Well, I'm afraid I won't be able to give you a number there. I think that, you know, like I said, suffice it to say that we would be disappointed in ourselves if we don't see some improvement in ARPU, you know, equating for days and all of that on an organic basis, every, every few months. I would... I'll just leave it at that.
Right. In terms of the postpaid subscriber adds, the 800,000 this quarter, you know, that's, that's higher than the last two. I think it was 700 last two. Is, is, is that a, a new level that, that, that we can expect, or, or, or we feel that that actually can increase, you know, quarter-on-quarter?
I think that, this has been, this has been the highest postpaid net addition that we've done ever. I would say July has begun, begun strongly, so I hope that we continue to keep this going.
Right. Okay, thanks.
With this, I now hand over the proceedings to Mr. Gopal Vittal for closing remarks.

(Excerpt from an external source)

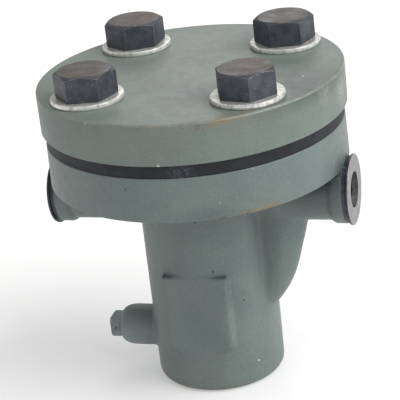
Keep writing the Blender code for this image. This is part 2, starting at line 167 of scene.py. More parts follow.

Again, thank you very much for the engaging questions. I think, as I, as I mentioned, I think, it's been a, it's been a good competitive performance this quarter, and I look forward to seeing you in, in, in the coming in the coming quarter. Thank you very much.
Thank you, all.
Thank you everyone for joining us today. The recording of this webinar will also be available on our website for your reference.